- [TASK REQUIREMENTS] Set down exactly the lines from the one with "Model this object" to the one with "from math import asin, cos, degrees, radians, sin, sqrt, tan", both included, and no line outside that range.

- [MATERIAL PROVIDED]
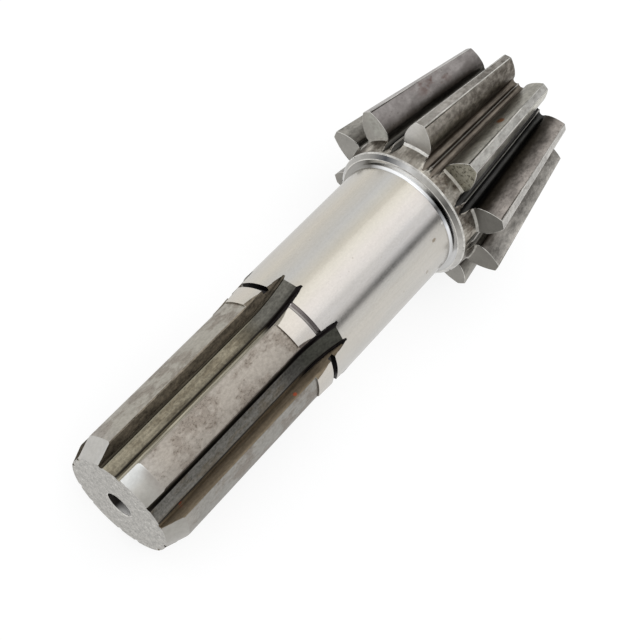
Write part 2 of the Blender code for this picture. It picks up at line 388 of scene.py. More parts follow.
class ShapeTree:
    """A Geometry Nodes tree that is built up from its inputs."""

    def __init__(self, name):
        self.tree = bpy.data.node_groups.new(name, "GeometryNodeTree")
        self.values = {}
        for side in ("INPUT", "OUTPUT"):
            self.new_socket("Shape", "NodeSocketGeometry", side)
        self.ins = self.tree.nodes.new("NodeGroupInput")
        self.outs = self.tree.nodes.new("NodeGroupOutput")

    def new_socket(self, name, kind, side):
        return self.tree.interface.new_socket(name=name, in_out=side, socket_type=kind)

    def named_input(self, name, kind, value):
        socket = self.new_socket(name, kind, "INPUT")
        self.values[socket.identifier] = value
        return self.ins.outputs[socket.identifier]

    def node(self, kind, settings=None, inputs=None):
        node = self.tree.nodes.new(kind)
        for name, value in (settings or {}).items():
            setattr(node, name, value)
        for name, value in (inputs or {}).items():
            for one in value if isinstance(value, list) else [value]:
                if isinstance(one, bpy.types.NodeSocket):
                    self.tree.links.new(one, node.inputs[name])
                else:
                    node.inputs[name].default_value = one
        return node

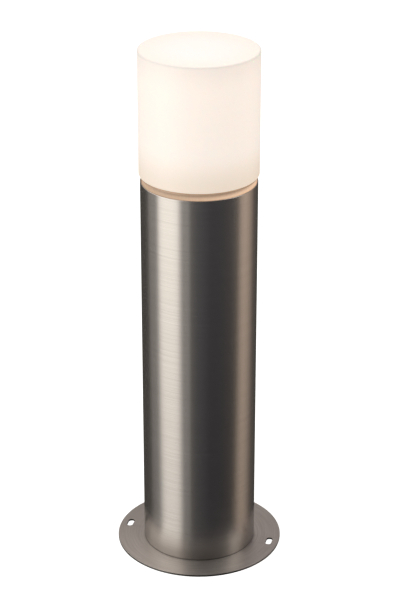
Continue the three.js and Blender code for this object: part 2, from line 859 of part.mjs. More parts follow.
addPiece("earth_lug", earthLug(), NICKEL);
addPiece("earth_washer", earthWasher(), ZINC_STEEL);
addScrew("earth_screw", EARTH_SCREW, new THREE.Vector3(EARTH.x, EARTH.y, EARTH_HEAD_Z), BRASS);

// ---- Internal leads ------------------------------------------------------------------------

function lead(points) {
  const curve = new THREE.CatmullRomCurve3(points.map((p) => new THREE.Vector3(...p)));
  const section = new THREE.Shape();
  for (let i = 0; i < WIRE_SIDES; i += 1) {
    const angle = (2 * Math.PI * i) / WIRE_SIDES;
    const x = WIRE.radius * Math.cos(angle);
    const y = WIRE.radius * Math.sin(angle);
    if (i === 0) section.moveTo(x, y);
    else section.lineTo(x, y);
  }
  section.closePath();
  const options = { steps: WIRE.steps, extrudePath: curve, bevelEnabled: false };
  return new THREE.ExtrudeGeometry(section, options);
}

addPiece(
  "lead_live",
  lead([
    [LEAD_START_X, BLOCK.pole, POLE_Z],
    [31, BLOCK.pole, POLE_Z],
    [27.5, 9.6, POLE_Z + 1.6],
    [25, 8.6, POLE_Z + 5.4],
    [22.3, 7.5, POLE_Z + 9.4],
    [18.8, LEAD_ENTRY.liveY, LEAD_ENTRY.z],
    [LEAD_ENTRY.x, LEAD_ENTRY.liveY, LEAD_ENTRY.z],
  ]),
  BROWN_WIRE,
);
addPiece(
  "lead_neutral",
  lead([
    [LEAD_START_X, 0, POLE_Z],
    [31, 0, POLE_Z],
    [27.5, -0.5, POLE_Z + 1.6],
    [25.2, -1.5, POLE_Z + 5.4],
    [22.8, -2.5, POLE_Z + 9.2],
    [19.2, LEAD_ENTRY.neutralY, LEAD_ENTRY.z],
    [LEAD_ENTRY.x, LEAD_ENTRY.neutralY, LEAD_ENTRY.z],
  ]),
  BLUE_WIRE,
);
addPiece(
  "lead_earth",
  lead([
    [LEAD_START_X, -BLOCK.pole, POLE_Z],
    [31.5, -BLOCK.pole, POLE_Z],
    [28, -11.2, POLE_Z - 0.2],
    [26.2, -14.5, POLE_Z - 0.8],
    [EARTH.x, -19, POLE_Z - 1.8],
    [EARTH.x, -23, LUG_Z + 2],
    [EARTH.x, -27, LUG_Z + 2],
  ]),
  GREEN_WIRE,
);

export default part;
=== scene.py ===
import json
import math

import bmesh
import bpy
from mathutils import Euler, Matrix, Vector


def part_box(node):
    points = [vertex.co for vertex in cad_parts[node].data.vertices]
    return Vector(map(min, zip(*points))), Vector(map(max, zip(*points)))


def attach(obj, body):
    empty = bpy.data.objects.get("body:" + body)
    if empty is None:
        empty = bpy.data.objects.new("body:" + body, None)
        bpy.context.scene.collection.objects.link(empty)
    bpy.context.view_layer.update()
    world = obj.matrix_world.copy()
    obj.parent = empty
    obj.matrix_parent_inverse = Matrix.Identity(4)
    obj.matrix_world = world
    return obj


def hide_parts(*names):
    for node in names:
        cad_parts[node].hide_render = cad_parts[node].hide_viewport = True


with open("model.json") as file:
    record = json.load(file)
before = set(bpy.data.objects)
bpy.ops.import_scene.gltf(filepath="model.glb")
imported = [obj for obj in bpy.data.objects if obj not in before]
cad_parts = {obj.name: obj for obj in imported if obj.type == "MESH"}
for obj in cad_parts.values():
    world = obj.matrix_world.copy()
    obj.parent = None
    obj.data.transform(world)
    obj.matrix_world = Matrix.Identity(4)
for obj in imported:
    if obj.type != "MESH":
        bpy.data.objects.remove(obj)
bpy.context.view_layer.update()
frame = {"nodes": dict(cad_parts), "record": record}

MM = 0.001
RECORD = frame["record"]
BODY_OF = {node: body for body, nodes in RECORD["behaviour"]["bodies"].items() for node in nodes}
SLOT_OF = {entry["node"]: entry["material_slot"] for entry in RECORD["subparts"]}


def box_mm(node):
    """Lowest and highest corner of a CAD node in millimetres."""
    low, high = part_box(node)
    return low / MM, high / MM


# ---- Camera --------------------------------------------------------------------------------

# The camera stands to the right of the object's front, which faces -Y, and looks down.
CAMERA_AZIMUTH = math.radians(14.5)
CAMERA_PITCH = math.radians(24.604)
CAMERA_DISTANCE = 1.9956
CAMERA_HEIGHT = 1.2196
CAMERA_SIDE = 0.0015
CAMERA_LENS = 116.8


def add_camera():
    data = bpy.data.cameras.new("camera")
    data.lens = CAMERA_LENS
    data.sensor_width = 36.0
    data.clip_start = 0.05
    data.clip_end = 60.0
    camera = bpy.data.objects.new("camera", data)
    spin = Matrix.Rotation(CAMERA_AZIMUTH, 4, "Z")
    camera.location = spin @ Vector((CAMERA_SIDE, -CAMERA_DISTANCE, CAMERA_HEIGHT))
    camera.rotation_euler = Euler((math.pi / 2 - CAMERA_PITCH, 0.0, CAMERA_AZIMUTH))
    bpy.context.scene.collection.objects.link(camera)
    bpy.context.scene.camera = camera


add_camera()

# Directions of the studio, seen from the camera's side of the object.
TO_CAMERA = Vector((math.sin(CAMERA_AZIMUTH), -math.cos(CAMERA_AZIMUTH), 0.0))
TO_RIGHT = Vector((math.cos(CAMERA_AZIMUTH), math.sin(CAMERA_AZIMUTH), 0.0))


# ---- Node helpers --------------------------------------------------------------------------

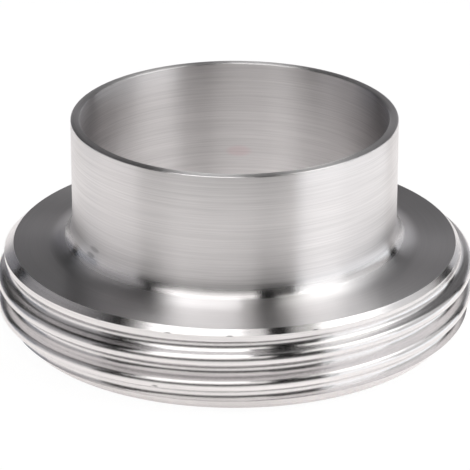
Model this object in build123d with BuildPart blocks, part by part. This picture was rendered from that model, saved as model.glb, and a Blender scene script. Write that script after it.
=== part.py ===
from build123d import *

import os
from math import asin, cos, degrees, radians, sin, sqrt, tan

# Threaded weld ferrule of a DN 50 dairy pipe union, turned from one piece of stainless bar.
#
# A short tube end, to be butt-welded to a 53 mm pipe, stands on a threaded collar.
# The collar carries a round (knuckle) thread, Rd 78 x 1/6 inch, for the slotted union nut.
# Its underside is bored out for the cone of the mating liner and for the seal ring.
#
# Frame: millimetres, +Z along the bore towards the weld end, origin at the centre of the sealing end.

# ---- Driving dimensions ----

INCH = 25.4
CUT_CLEARANCE = 1.0  # how far a cutting shape reaches past the metal it cuts

# Tube end
overall_length = 35.0
tube_outer_d = 53.0
tube_wall = 1.5
weld_edge_break = 0.2  # small chamfers inside and outside on the weld end
foot_radius = 4.0  # hollow fillet between the tube and the collar

# Collar
collar_height = 13.8
upper_chamfer_reach = 2.8  # radial width of the chamfer on the collar's upper face
upper_chamfer_angle = 45.0  # from the axis
entry_chamfer_reach = 3.5  # radial width of the chamfer that starts the thread
entry_chamfer_angle = 45.0  # from the axis

# Round thread: crest and root are arcs of one radius, joined by straight flanks
thread_major_d = 78.0
threads_per_inch = 6
thread_depth_ratio = 0.5  # depth as a share of the pitch
flank_half_angle = 15.0
crest_flat = 0.25  # narrow land that stays on the crest
groove_height_at_x = -0.13  # a groove's root passes the +X side at this height
crest_chords = 2  # chords that stand for each half of a crest's arc
root_chords = 3  # chords that stand for a root's arc
thread_overrun = 2.5  # how far the groove is carried past the collar's face

# Underside: cone for the liner, then the groove of the seal ring round the bore
cone_depth = 7.5
cone_half_angle = 15.0
collar_wall = 7.0  # from the seal ring's groove out to the thread's crest
seal_groove_depth = 3.5
seal_lip_wall = 1.0  # lip between the seal groove and the bore
seal_lip_setback = 0.5  # how far the lip stays back from the bottom of the cone

# ---- Derived dimensions ----

tube_r = tube_outer_d / 2
bore_r = tube_r - tube_wall
major_r = thread_major_d / 2
pitch = INCH / threads_per_inch
thread_depth = thread_depth_ratio * pitch

# Arc radius that is tangent to flanks passing through the pitch line at a quarter of the pitch
flank = radians(flank_half_angle)
quarter_width = pitch / 4
half_depth = thread_depth / 2
arc_r = (quarter_width * cos(flank) - half_depth * sin(flank)) / (1 - sin(flank))
crest_rise = arc_r - sqrt(arc_r**2 - (crest_flat / 2) ** 2)  # arc above the turned land
crest_centre_r = major_r + crest_rise - arc_r
root_centre_r = major_r + crest_rise - thread_depth + arc_r

seal_ring_r = major_r - collar_wall
cone_mouth_r = seal_ring_r + cone_depth * tan(radians(cone_half_angle))
seal_groove_end = cone_depth + seal_groove_depth
seal_lip_end = cone_depth + seal_lip_setback
seal_lip_r = bore_r + seal_lip_wall

upper_chamfer_length = upper_chamfer_reach / tan(radians(upper_chamfer_angle))
entry_chamfer_length = entry_chamfer_reach / tan(radians(entry_chamfer_angle))

# Groove section, as radius and height from its root: down one flank, round the root, up the other
land_angle = degrees(asin(crest_flat / 2 / arc_r))
flank_normal = 90 - flank_half_angle
crest_angles = [
    land_angle + (flank_normal - land_angle) * i / crest_chords for i in range(crest_chords + 1)
]
root_angles = [
    -flank_normal + 2 * flank_normal * i / root_chords for i in range(root_chords + 1)
]
lower_crest = [
    (crest_centre_r + arc_r * cos(radians(a)), arc_r * sin(radians(a)) - pitch / 2)
    for a in crest_angles
]
root = [(root_centre_r - arc_r * cos(radians(a)), arc_r * sin(radians(a))) for a in root_angles]
upper_crest = [(r, -z) for r, z in reversed(lower_crest)]
outside_r = major_r + CUT_CLEARANCE
lower_side = [(outside_r, lower_crest[0][1])]
upper_side = [(outside_r, upper_crest[-1][1])]
groove_section = lower_side + lower_crest + root + upper_crest + upper_side


with BuildPart() as threaded_ferrule:
    # Turned blank: half section, from the sealing end round to the weld end and down the bore
    with BuildSketch(Plane.XZ):
        with BuildLine():
            Polyline(
                (cone_mouth_r, 0),
                (major_r - entry_chamfer_reach, 0),
                (major_r, entry_chamfer_length),
                (major_r, collar_height - upper_chamfer_length),
                (major_r - upper_chamfer_reach, collar_height),
                (tube_r, collar_height),
                (tube_r, overall_length - weld_edge_break),
                (tube_r - weld_edge_break, overall_length),
                (bore_r + weld_edge_break, overall_length),
                (bore_r, overall_length - weld_edge_break),
                (bore_r, seal_lip_end),
                (seal_lip_r, seal_lip_end),
                (seal_lip_r, seal_groove_end),
                (seal_ring_r, seal_groove_end),
                (seal_ring_r, cone_depth),
                close=True,
            )
        make_face()
    revolve(axis=Axis.Z)

    # Hollow fillet at the foot of the tube
    foot = (
        threaded_ferrule.edges()
        .filter_by(GeomType.CIRCLE)
        .filter_by(lambda edge: abs(edge.radius - tube_r) < weld_edge_break / 2)
        .sort_by(Axis.Z)[0]
    )
    fillet(foot, radius=foot_radius)

    # Right-hand round thread: one groove section carried up a helix, past both ends of the collar
    helix_start = groove_height_at_x - pitch
    helix_height = collar_height + thread_overrun - helix_start
    with BuildLine():
        groove_path = Helix(
            pitch=pitch,
            height=helix_height,
            radius=root_centre_r,
            center=(0, 0, helix_start),
        )
    with BuildSketch(Plane.XZ):
        with BuildLine():
            Polyline(*[(r, z + helix_start) for r, z in groove_section], close=True)
        make_face()
    sweep(path=groove_path, is_frenet=True, mode=Mode.SUBTRACT)

threaded_ferrule.part.label = "threaded_ferrule"

os.makedirs("parts", exist_ok=True)
export_step(threaded_ferrule.part, "parts/threaded_ferrule.step")
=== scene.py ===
from math import cos, pi, radians, sin, tan

import bmesh
import bpy
import numpy as np
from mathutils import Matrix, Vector


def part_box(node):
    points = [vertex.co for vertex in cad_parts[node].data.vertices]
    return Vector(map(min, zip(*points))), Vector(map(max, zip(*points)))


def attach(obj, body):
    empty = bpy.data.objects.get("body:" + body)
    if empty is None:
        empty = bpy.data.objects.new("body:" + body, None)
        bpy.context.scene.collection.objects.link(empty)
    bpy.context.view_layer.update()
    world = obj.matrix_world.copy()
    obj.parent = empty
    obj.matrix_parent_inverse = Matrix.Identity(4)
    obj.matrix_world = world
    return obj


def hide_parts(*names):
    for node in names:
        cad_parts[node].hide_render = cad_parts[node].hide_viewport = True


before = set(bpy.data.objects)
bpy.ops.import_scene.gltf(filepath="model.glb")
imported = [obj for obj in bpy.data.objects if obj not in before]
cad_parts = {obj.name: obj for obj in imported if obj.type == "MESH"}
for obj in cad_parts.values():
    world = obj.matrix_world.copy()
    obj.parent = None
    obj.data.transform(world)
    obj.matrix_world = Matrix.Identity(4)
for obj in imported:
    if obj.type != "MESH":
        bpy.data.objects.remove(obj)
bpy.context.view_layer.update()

# ---- threaded ferrule ---------------------------------------------------------------------
# The whole object is one turning of stainless steel: a plain tube stub for the weld, an open
# face, and a thick collar with a coarse right-hand knuckle thread. The thread is cut from the
# collar, and its last ridge is dressed down to a narrow land as it fades out under the face.
MM = 0.001
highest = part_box("threaded_ferrule")[1]
major_radius = round(highest[0] / MM, 3)
top = round(highest[2] / MM, 3)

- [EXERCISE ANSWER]
Model this object in build123d with BuildPart blocks, part by part. This picture was rendered from that model, saved as model.glb, and a Blender scene script. Write that script after it.
=== part.py ===
from build123d import *

import os
from math import asin, cos, degrees, radians, sin, sqrt, tan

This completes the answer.